Updated: February 15, 2018 2:52:31 am
When Mahii was in school, her heart was set on a career in hotel management. “Even before I knew what it meant or how one could do it, I wanted to work in a hotel. As I grew up, I realised how distant from reality my dream was,” says Mahii, a 24-year-old who identifies herself as a transgender. Mahii couldn’t finish school eventually as the bullying became vicious. But now, with the Third Eye Cafe in Vashi, things are looking up for Mahii.
The Third Eye Cafe is a new take on fine-dining. With a mix of different cuisines, the eatery offers good value for money. But what sets it apart is its staff. All are transgenders. “We have four transgender servers currently, one manager and one back-end help,” said Nimesh Shetty, one of the three owners and the brain behind the concept. An architect, Shetty wanted to do something tangible for the transgender community.
“I did my thesis on making a community centre for transgenders. While working with some activists, we tried to get transgenders jobs in many companies and organisations. Everyone liked the idea but seldom hired them. I decided to change that,” he said.

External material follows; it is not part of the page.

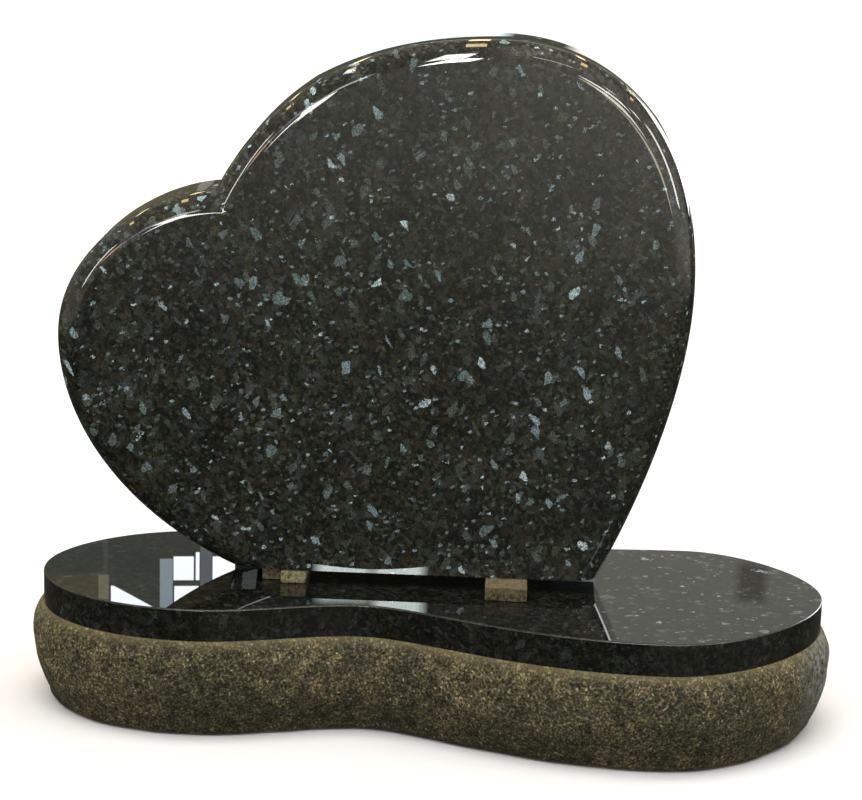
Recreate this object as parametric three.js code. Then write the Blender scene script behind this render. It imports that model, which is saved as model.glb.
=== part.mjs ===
// Headstone: a leaning heart of polished granite, packed up off a kidney-shaped granite base.
// Millimetres, +Z up, the front faces -Y. The origin is at the middle of the base's underside.

import * as THREE from "three";
import { mergeVertices } from "three/addons/utils/BufferGeometryUtils.js";

// Base stone: a polished top and band over a rough-worked body, which bulges out from under the
// band. With a slack above 1 its shoulder falls away more like a chamfer than a quarter round.
const TOP_LENGTH = 898;
const TOP_DEPTH = 344;
const BASE_HEIGHT = 152;
const BAND_HEIGHT = 37;
const BODY_BULGE = 14;
const BODY_BULGE_HEIGHT = 70;
const BODY_FOOT_INSET = 2;
const BODY_FOOT_ROUND = 12;
const SHOULDER_DROP = 24;
const SHOULDER_SLACK = 1.6;
const BODY_UNEVENNESS = 3;
const BASE_ARRIS = 1.2;

// Heart stone
const HEART_WIDTH = 712;
const HEART_HEIGHT = 607;
const HEART_THICKNESS = 100;
const HEART_ROUNDING = 24;
const HEART_BACK_ARRIS = 2.5;
const HEART_LEFT = -429;
const HEART_FRONT = -17;

// Wooden packing blocks between the two stones
const BLOCK_HEIGHT = 16.5;
const BLOCK_BEVEL = 1.2;
const BLOCK_END_MARGIN = 8;
const RIGHT_BLOCK_WIDTH = 48;
const RIGHT_BLOCK_REACH = 35;
const RIGHT_BLOCK_FROM_FOOT_END = 79;
const INNER_BLOCK_WIDTH = 29;
const INNER_BLOCK_REACH = 0;
const INNER_BLOCK_FROM_FOOT_END = 60;
const OUTER_BLOCK_WIDTH = 22;
const OUTER_BLOCK_REACH = -12;

// Air between pieces that touch
const TOUCH_GAP = 0.3;

// Steps along one curved span of an outline, across a rounded edge, and up the rough body
const SPAN_STEPS = 16;
const ROUNDING_STEPS = 6;
const FOOT_STEPS = 3;
const BODY_STEPS = 7;
const SHOULDER_STEPS = 4;

// Broad waves left by the tools in the rough body: how many of each go round it, and how far one
// leans on its way up
const WAVES_ROUND = [9, 14, 23, 31];
const WAVE_LEAN = 0.1;

// Corners nearer together than this are one corner
const WELD = 1e-4;

// A station is a place on an outline, the heading there, and how far the curve holds that heading
// before and after it. Places and holds are shares of the outline's own size.

// The base's polished plan, from the left end round the front: shares of its length and depth
const PLAN = [
  { x: -0.5, y: 0.07, head: [0, -1], before: 0.218, after: 0.25 }, // left end
  { x: -0.29, y: -0.351, head: [1, 0], before: 0.115, after: 0.075 }, // left lobe front
  { x: -0.084, y: -0.241, head: [1, 0], before: 0.062, after: 0.08 }, // waist
  { x: 0.29, y: -0.5, head: [1, 0], before: 0.19, after: 0.1 }, // right lobe front
  { x: 0.5, y: 0.038, head: [0, 1], before: 0.236, after: 0.218 }, // right end
  { x: 0.336, y: 0.485, head: [-1, 0], before: 0.075, after: 0.109 }, // right lobe back
  { x: 0.007, y: 0.425, head: [-1, 0], before: 0.119, after: 0.1 }, // back hollow
  { x: -0.306, y: 0.5, head: [-1, 0], before: 0.1, after: 0.097 }, // left lobe back
];

// The heart's outline, clockwise from the left end of its cut foot: shares of its width and height
const FOOT_LEFT = { x: 0.277, y: 0, head: [-0.168, 0.0908], after: 1 };
const FOOT_RIGHT = { x: 0.868, y: 0, head: [-0.0487, -0.114], before: 1 };
const NOTCH = { x: 0.249, y: 0.7105 };
const LEFT_LOBE = [
  FOOT_LEFT,
  { x: 0, y: 0.4317, head: [0, 1], before: 0.1728, after: 0.157 }, // left side
  { ...NOTCH, head: [0.112, 0.0107], before: 1 },
];
const RIGHT_LOBE = [
  { ...NOTCH, head: [0.098, 0.23], after: 1 },
  { x: 0.683, y: 1, head: [1, 0], before: 0.161, after: 0.1946 }, // top
  { x: 1, y: 0.556, head: [0, -1], before: 0.28, after: 0.206 }, // right side
  FOOT_RIGHT,
];

// Points of an outline through its stations, each with its heading of unit length
function trace(stations, width, height, closed) {
  const scaled = (s) => new THREE.Vector2(s.x * width, s.y * height);
  const hold = (s, share) => new THREE.Vector2(s.head[0] * width, s.head[1] * height).multiplyScalar(share);
  const spans = closed ? stations.length : stations.length - 1;
  const points = [];
  for (let i = 0; i < spans; i++) {
    const a = stations[i];
    const b = stations[(i + 1) % stations.length];
    const start = scaled(a);
    const end = scaled(b);
    const leave = start.clone().add(hold(a, a.after));
    const arrive = end.clone().sub(hold(b, b.before));
    const curve = new THREE.CubicBezierCurve(start, leave, arrive, end);
    const last = !closed && i === spans - 1 ? SPAN_STEPS : SPAN_STEPS - 1;
    for (let k = 0; k <= last; k++) {
      const at = curve.getPointAt(k / SPAN_STEPS);
      points.push({ at, heading: curve.getTangentAt(k / SPAN_STEPS) });
    }
  }
  return points;
}

// Skin between rings of equal length, closed at both ends by flat faces. The rings run
// anticlockwise seen from the last ring's side.
function skin(rings) {
  const count = rings[0].length;
  const position = rings.flat().flatMap((p) => [p.x, p.y, p.z]);
  const index = [];
  for (let r = 0; r + 1 < rings.length; r++) {
    for (let i = 0; i < count; i++) {
      const a = r * count + i;
      const b = r * count + ((i + 1) % count);
      index.push(a, b, b + count, a, b + count, a + count);
    }
  }
  return { position, index, count, rings: rings.length };
}

function addEnds({ position, index, count, rings }, flatFirst, flatLast) {
  const last = (rings - 1) * count;
  for (const [a, b, c] of THREE.ShapeUtils.triangulateShape(flatFirst, [])) {
    index.push(a, c, b);
  }
  for (const [a, b, c] of THREE.ShapeUtils.triangulateShape(flatLast, [])) {
    index.push(last + a, last + b, last + c);
  }
  const geometry = new THREE.BufferGeometry();
  geometry.setAttribute("position", new THREE.Float32BufferAttribute(position, 3));
  geometry.setIndex(index);
  return mergeVertices(geometry, WELD);
}

function finished(geometry, name, material) {
  const flat = geometry.toNonIndexed();
  flat.computeVertexNormals();
  const mesh = new THREE.Mesh(flat, material);
  mesh.name = name;
  return mesh;
}

// The angle at a step of a quarter round
function quarter(step, steps) {
  return ((step / steps) * Math.PI) / 2;
}

// How far the rough body's face lies back, from 0 to -1, at a share of the way round and of the height
function unevenness(round, height) {
  const phase = (round + WAVE_LEAN * height) * Math.PI * 2;
  const swing = WAVES_ROUND.reduce((sum, waves) => sum + Math.sin(waves * (phase + 1)), 0);
  return (swing / WAVES_ROUND.length - 1) / 2;
}

// Heights of the base's rings, how far each stands out from the polished plan, and how rough it is
function baseProfile() {
  const bandFoot = BASE_HEIGHT - BAND_HEIGHT;
  const shoulderFoot = bandFoot - SHOULDER_DROP;
  const profile = [];
  for (let k = 0; k < FOOT_STEPS; k++) {
    const angle = quarter(k, FOOT_STEPS);
    const z = BODY_FOOT_ROUND * (1 - Math.cos(angle));
    const out = -BODY_FOOT_INSET - BODY_FOOT_ROUND * (1 - Math.sin(angle));
    profile.push({ z, out, rough: 1 });
  }
  for (let k = 0; k <= BODY_STEPS; k++) {
    const angle = quarter(k, BODY_STEPS);
    const z = BODY_FOOT_ROUND + (k / BODY_STEPS) * (BODY_BULGE_HEIGHT - BODY_FOOT_ROUND);
    const out = (BODY_BULGE + BODY_FOOT_INSET) * Math.sin(angle) - BODY_FOOT_INSET;
    profile.push({ z, out, rough: 1 });
  }
  for (let k = 0; k <= SHOULDER_STEPS; k++) {
    const angle = quarter(k, SHOULDER_STEPS);
    const z = shoulderFoot + SHOULDER_DROP * Math.sin(angle) ** SHOULDER_SLACK;
    profile.push({ z, out: BODY_BULGE * Math.cos(angle), rough: Math.cos(angle) });
  }
  profile.push({ z: BASE_HEIGHT - BASE_ARRIS, out: 0, rough: 0 });
  profile.push({ z: BASE_HEIGHT, out: -BASE_ARRIS, rough: 0 });
  return profile;
}

function base() {
  const plan = trace(PLAN, TOP_LENGTH, TOP_DEPTH, true);
  const rings = baseProfile().map(({ z, out, rough }) =>
    plan.map(({ at, heading }, i) => {
      const far = out + rough * BODY_UNEVENNESS * unevenness(i / plan.length, z / BASE_HEIGHT);
      return new THREE.Vector3(at.x + heading.y * far, at.y - heading.x * far, z);
    })
  );
  const flat = (ring) => ring.map((p) => new THREE.Vector2(p.x, p.y));
  const geometry = addEnds(skin(rings), flat(rings[0]), flat(rings[rings.length - 1]));
  geometry.computeBoundingBox();
  const middle = geometry.boundingBox.getCenter(new THREE.Vector3());
  geometry.translate(-middle.x, -middle.y, 0);
  return geometry;
}

// The heart's outline with the direction in which each point moves when the edge is rounded:
// square to the outline, along the mitre at the notch, and along the cut foot at its ends
function heartOutline() {
  const left = trace(LEFT_LOBE, HEART_WIDTH, HEART_HEIGHT, false);
  const right = trace(RIGHT_LOBE, HEART_WIDTH, HEART_HEIGHT, false);
  const inward = ({ heading }) => new THREE.Vector2(heading.y, -heading.x);
  const points = [...left, ...right.slice(1)].map((p) => ({ at: p.at, move: inward(p) }));
  const before = inward(left[left.length - 1]);
  const after = inward(right[0]);
  const mitre = before.clone().add(after).normalize();
  points[left.length - 1].move = mitre.divideScalar(mitre.dot(before));
  for (const end of [points[0], points[points.length - 1]]) {
    end.move = new THREE.Vector2(1 / end.move.x, 0);
  }
  return points;
}

function heart() {
  const outline = heartOutline();
  const ring = (inset, y) =>
    outline.map(({ at, move }) => new THREE.Vector3(at.x + move.x * inset, y, at.y + move.y * inset));
  const rings = [];
  for (let k = 0; k <= ROUNDING_STEPS; k++) {
    const angle = quarter(k, ROUNDING_STEPS);
    rings.push(ring(HEART_ROUNDING * (1 - Math.sin(angle)), HEART_ROUNDING * (1 - Math.cos(angle))));
  }
  rings.push(ring(0, HEART_THICKNESS - HEART_BACK_ARRIS));
  rings.push(ring(HEART_BACK_ARRIS, HEART_THICKNESS));
  // The outline runs clockwise seen from the front, so its rings are reversed for the skin
  for (const r of rings) {
    r.reverse();
  }
  rings.reverse();
  const flat = (r) => r.map((p) => new THREE.Vector2(p.x, p.z));
  return addEnds(skin(rings), flat(rings[0]), flat(rings[rings.length - 1]));
}

// A wooden block under the heart, running from front to back, reach ahead of the heart's face
function block(width, reach) {
  const length = HEART_THICKNESS - BLOCK_END_MARGIN + reach;
  const height = BLOCK_HEIGHT - 2 * TOUCH_GAP;
  const section = new THREE.Shape();
  section.moveTo(BLOCK_BEVEL, BLOCK_BEVEL);
  section.lineTo(width - BLOCK_BEVEL, BLOCK_BEVEL);
  section.lineTo(width - BLOCK_BEVEL, height - BLOCK_BEVEL);
  section.lineTo(BLOCK_BEVEL, height - BLOCK_BEVEL);
  section.closePath();
  const geometry = new THREE.ExtrudeGeometry(section, {
    depth: length - 2 * BLOCK_BEVEL,
    bevelEnabled: true,
    bevelSize: BLOCK_BEVEL,
    bevelThickness: BLOCK_BEVEL,
    bevelSegments: 1,
  });
  geometry.deleteAttribute("uv");
  geometry.deleteAttribute("normal");
  // Stand the section upright, with its length running back from the front end
  geometry.rotateX(Math.PI / 2);
  geometry.translate(0, length - BLOCK_BEVEL - reach, 0);
  return mergeVertices(geometry, WELD);
}

const polishedGranite = new THREE.MeshStandardMaterial({ color: 0x2b2d2a, roughness: 0.08, metalness: 0 });
const baseGranite = new THREE.MeshStandardMaterial({ color: 0x4b4638, roughness: 0.55, metalness: 0 });
const packingWood = new THREE.MeshStandardMaterial({ color: 0x9c8a5c, roughness: 0.85, metalness: 0 });

const headstone = new THREE.Group();
headstone.add(finished(base(), "base", baseGranite));

const heartMesh = finished(heart(), "heart_tablet", polishedGranite);
heartMesh.position.set(HEART_LEFT, HEART_FRONT, BASE_HEIGHT + BLOCK_HEIGHT);
headstone.add(heartMesh);

// The blocks stand under the ends of the heart's cut foot, a pair at the left and one at the right
const footLeft = HEART_LEFT + FOOT_LEFT.x * HEART_WIDTH;
const footRight = HEART_LEFT + FOOT_RIGHT.x * HEART_WIDTH;
const innerLeft = footLeft + INNER_BLOCK_FROM_FOOT_END;
const outerLeft = innerLeft - TOUCH_GAP - OUTER_BLOCK_WIDTH;
const rightBlockLeft = footRight - RIGHT_BLOCK_FROM_FOOT_END - RIGHT_BLOCK_WIDTH;
const blocks = [
  { name: "packing_block_left_outer", x: outerLeft, width: OUTER_BLOCK_WIDTH, reach: OUTER_BLOCK_REACH },
  { name: "packing_block_left_inner", x: innerLeft, width: INNER_BLOCK_WIDTH, reach: INNER_BLOCK_REACH },
  { name: "packing_block_right", x: rightBlockLeft, width: RIGHT_BLOCK_WIDTH, reach: RIGHT_BLOCK_REACH },
];
for (const { name, x, width, reach } of blocks) {
  const mesh = finished(block(width, reach), name, packingWood);
  mesh.position.set(x, HEART_FRONT, BASE_HEIGHT + TOUCH_GAP);
  headstone.add(mesh);
}

export default headstone;
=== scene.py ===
"""Looks of the heart headstone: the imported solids, refined, polished, weathered and lit.

Metres, +Z up, the front faces -Y. Every stone and block here is built from the corners or the box
of the CAD node that it replaces, so a change of size in the CAD source carries over.
"""

import math

import bpy
import numpy as np
from mathutils import Matrix, Vector, noise


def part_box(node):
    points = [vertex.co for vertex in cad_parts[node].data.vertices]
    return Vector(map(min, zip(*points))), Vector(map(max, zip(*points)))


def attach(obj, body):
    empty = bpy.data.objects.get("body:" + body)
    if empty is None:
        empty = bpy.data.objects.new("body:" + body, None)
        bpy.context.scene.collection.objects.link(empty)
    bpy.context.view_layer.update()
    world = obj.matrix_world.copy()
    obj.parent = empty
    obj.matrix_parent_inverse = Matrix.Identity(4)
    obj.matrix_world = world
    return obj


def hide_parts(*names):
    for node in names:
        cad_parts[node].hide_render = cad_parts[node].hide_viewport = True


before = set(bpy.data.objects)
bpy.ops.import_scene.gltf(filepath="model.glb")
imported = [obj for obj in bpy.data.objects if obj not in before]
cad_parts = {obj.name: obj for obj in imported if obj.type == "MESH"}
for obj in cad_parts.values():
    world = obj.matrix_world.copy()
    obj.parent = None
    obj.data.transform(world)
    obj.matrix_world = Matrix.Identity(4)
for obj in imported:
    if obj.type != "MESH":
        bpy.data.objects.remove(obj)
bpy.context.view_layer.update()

# The photograph's camera
IMAGE_WIDTH = 862
FOCAL_PIXELS = 2400
SENSOR_WIDTH = 36
CAMERA_PLACE = (0.0724, -2.6193, 1.0279)
CAMERA_TURN = math.radians(-1.72)
CAMERA_DIP = math.radians(14.09)
CAMERA_ROLL = math.radians(1.71)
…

In Third Eye, the staff are not trained but eager to learn. “I couldn’t even stand straight in front of customers, my self-esteem was so low. But I have improved,” Mahii said with a smile. Asked about the biggest achievement on the job till date, 24-year-old promptly said: “There was a family, a couple of days ago who asked for me to serve them. I had never served before and I was so nervous. But I just remembered the steps and did it. It went flawlessly.”

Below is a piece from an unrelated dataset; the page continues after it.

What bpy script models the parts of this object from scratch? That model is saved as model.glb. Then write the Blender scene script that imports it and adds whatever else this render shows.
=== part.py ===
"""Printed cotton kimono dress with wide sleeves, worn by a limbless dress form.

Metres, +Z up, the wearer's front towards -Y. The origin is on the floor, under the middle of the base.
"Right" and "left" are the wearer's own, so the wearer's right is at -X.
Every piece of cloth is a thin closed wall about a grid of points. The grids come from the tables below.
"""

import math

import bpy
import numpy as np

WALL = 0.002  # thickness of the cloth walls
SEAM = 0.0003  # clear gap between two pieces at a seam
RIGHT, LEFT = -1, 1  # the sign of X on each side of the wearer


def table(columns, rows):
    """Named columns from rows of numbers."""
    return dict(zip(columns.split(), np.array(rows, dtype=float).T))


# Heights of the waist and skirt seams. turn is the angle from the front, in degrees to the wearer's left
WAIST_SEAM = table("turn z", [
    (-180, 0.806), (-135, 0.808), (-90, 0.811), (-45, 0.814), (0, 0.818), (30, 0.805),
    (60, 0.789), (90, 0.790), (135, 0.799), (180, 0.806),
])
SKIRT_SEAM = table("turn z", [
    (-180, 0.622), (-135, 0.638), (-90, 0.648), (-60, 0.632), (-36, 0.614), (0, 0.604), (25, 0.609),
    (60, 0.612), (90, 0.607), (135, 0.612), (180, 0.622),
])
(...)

The only experienced member in the Third Eye team, Josein Fernanda, is a Goan who came out of the closet recently. “When my family is yet to accept me, what can I expect from the world? But here, I feel like I belong. When customers talk to me with respect, it’s all (seems) worth it,” Josein said.
Shetty said the idea of the cafe was not to romanticise the experience of its staff. “I don’t want us to be only known for the staff. They are not an anomaly. The aim is to make them commonplace. So that more and more places start adapting them into their workforce. The cafe aims to work as a common ground where people can get over their inhibitions about transgenders and really accept them as part of society, while the transgender staff hone their skills,” he said.
Even though the staff is inexperienced, they are trying to make the best of the opportunity. “I love earning and spending on my family. I am all they have, even if they don’t accept it. I believe they will eventually come around,” Mahii said.